Comparison at a glance
| Framework | Auth/MFA | Admin UI | Observability | SSR (no build) | Architecture Guidance |
|-----------|----------|----------|---------------|----------------|----------------------|
| Boundary | Built-in | Built-in | Interceptors | Hiccup + HTMX | FC/IS enforced |
| Kit | DIY | DIY | DIY | Possible | Flexible |
| Duct | DIY | DIY | DIY | Possible | Config-centric |
| Biff | Basic | Basic | Basic | Hiccup | Batteries-included |
| Pedestal | DIY | DIY | DIY | Possible | Library-first |
What you get on day one
- Module scaffolding: Generate a full module with schema, core, ports, and shell.
- Admin interface: A configurable admin UI for managing entities across modules.
- Authentication with MFA: Setup, enable, and login flows that your team can enforce where needed.
- Validation with tests: Malli schemas and snapshot testing to keep data contracts honest.

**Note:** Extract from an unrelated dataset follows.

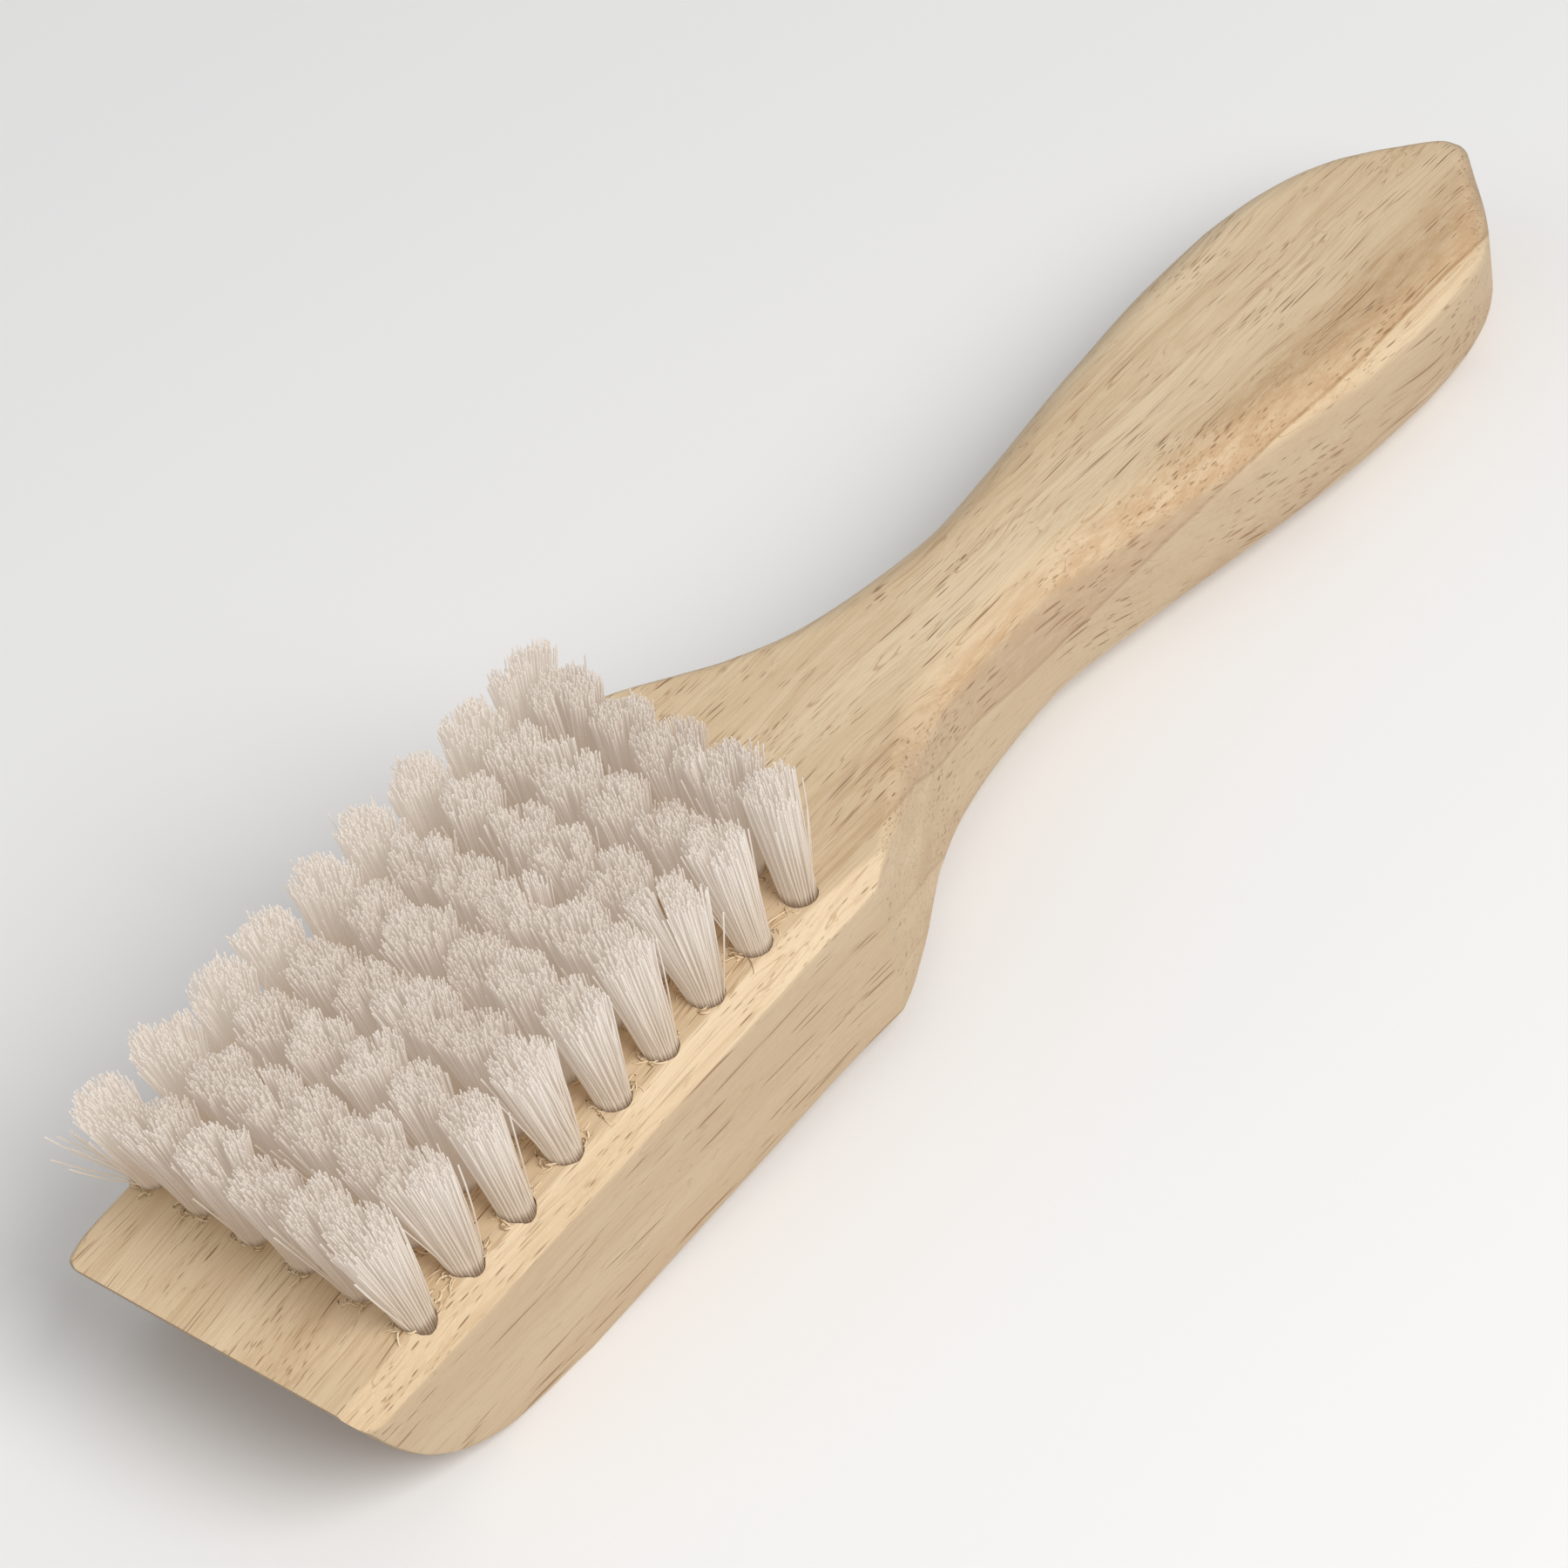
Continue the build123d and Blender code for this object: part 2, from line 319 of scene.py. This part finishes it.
def wood_body(material):
    """The block and handle in one piece, lofted through its sections and drilled."""
    rings = [ring(x) for x in stations()]
    count = len(rings[0])
    middle_z = (highest_z(HANDLE_END) + bottom_z(HANDLE_END)) / 2
    for width_share, height_share, ahead in END_CAPS:
        last = [(HANDLE_END + ahead, y * width_share, middle_z + (z - middle_z) * height_share)
                for _, y, z in ring(HANDLE_END)]
        rings.append(last)
    vertices = [hand_sanded(p) for r in rings for p in r]
    faces = []
    for i in range(len(rings) - 1):
        for k in range(count):
            n = (k + 1) % count
            faces.append((i * count + k, i * count + n, (i + 1) * count + n, (i + 1) * count + k))
    faces.append(tuple(range(count - 1, -1, -1)))
    end = (len(rings) - 1) * count
    faces.append(tuple(range(end, end + count)))
    body = new_object("wooden_body", vertices, faces, material)
    drill_holes(body)
    return body


def drill_holes(body):
    """Cuts the blind holes, each a little out of round."""
    chance = random.Random(12)
    sides = DRILL_SIDES
    vertices, faces = [], []
    for _, _, x, y in hole_places():
        base = len(vertices)
        top = top_z(x)
        bumps = [1 + chance.uniform(-HOLE_UNEVENNESS, HOLE_UNEVENNESS) for _ in range(sides)]
        for z in (top + DRILL_STANDS_OUT, top - HOLE_DEPTH):
            for k in range(sides):
                angle = tau * k / sides
                r = HOLE_RADIUS * bumps[k]
                vertices.append((x + r * cos(angle), y + r * sin(angle), z))
        for k in range(sides):
            n = (k + 1) % sides
            faces.append((base + n, base + k, base + sides + k, base + sides + n))
        faces.append(tuple(base + k for k in range(sides)))
        faces.append(tuple(base + sides + k for k in range(sides - 1, -1, -1)))
    cutter = new_object("drill", vertices, faces, None)
    cut = body.modifiers.new("holes", "BOOLEAN")
    cut.operation = "DIFFERENCE"
    cut.solver = "EXACT"
    cut.object = cutter
    graph = bpy.context.evaluated_depsgraph_get()
    cut_mesh = bpy.data.meshes.new_from_object(body.evaluated_get(graph))
    body.modifiers.clear()
    body.data = cut_mesh
    bpy.data.objects.remove(cutter)
    cut_mesh.polygons.foreach_set("use_smooth", [True] * len(cut_mesh.polygons))
    cut_mesh.set_sharp_from_angle(angle=radians(40))


# ---------------------------------------------------------------- tufts
FILAMENT_SIDES = 4
FILAMENT_STEPS = 4               # along the part above the face


def filament(path, radius, vertices, faces, knob=1.02):
    """Adds one filament along the path: a thin tube whose cut end is rounded and knob times as thick."""
    sides = FILAMENT_SIDES
    base = len(vertices)
    count = len(path)
    rings = []
    for i, point in enumerate(path):
        ahead = path[min(i + 1, count - 1)] - path[max(i - 1, 0)]
        rings.append((point, ahead.normalized(), radius))
    tip, along, _ = rings[-1]
    rings[-1] = (tip - along * radius * 3.0, along, radius)
    rings.append((tip - along * radius * 1.2, along, radius * knob))
    rings.append((tip, along, radius * knob * 0.62))
    for point, along, r in rings:
        across = along.cross(Vector((0.31, 0.87, 0.11))).normalized()
        up = along.cross(across)
        for k in range(sides):
            angle = tau * k / sides
            vertices.append(point + across * (r * cos(angle)) + up * (r * sin(angle)))
    for i in range(len(rings) - 1):
        for k in range(sides):
            n = (k + 1) % sides
            a = base + i * sides
            faces.append((a + k, a + n, a + sides + n, a + sides + k))
    last = base + (len(rings) - 1) * sides
    faces.append(tuple(last + k for k in range(sides)))
    faces.append(tuple(base + k for k in range(sides - 1, -1, -1)))


def filament_path(root, spread, bow, length, base):
    """Path of one filament from inside its hole to its tip, which stands off from the root by spread."""
    points = [Vector((root.x, root.y, base - 2.6)), Vector((root.x, root.y, base - 0.5))]
    for i in range(1, FILAMENT_STEPS + 1):
        t = i / FILAMENT_STEPS
        side = bow * (t * (1 - t))
        points.append(Vector((root.x + spread.x * t, root.y + spread.y * t, base + length * t)) + side)
    return points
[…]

- Observability: Interceptors around service and persistence calls, with providers you can swap per environment.
- SSR without a build step: Hiccup + HTMX handles UI and interactivity with minimal complexity.
When Boundary is a good fit
- You’re a consulting team or SaaS team building internal tools or back‑office/admin heavy apps and want to move quickly with high confidence.
- You value SSR/HTMX for simplicity and performance.
- You want clear boundaries (FC/IS) and testable domain code.
- You prefer opinionated defaults that reduce “first 4 weeks of glue work.”
When something else might fit better
- You want maximum flexibility and prefer to pick every piece yourself (Kit, Pedestal).
- You’re optimizing for a minimal starter for a solo project (Biff can be excellent here).
- You’re tied to an SPA/client‑heavy architecture.
Try it
Boundary gives teams a pragmatic path: secure by default, observable by default, and productive from day one — in a Clojure stack that stays elegant as you grow.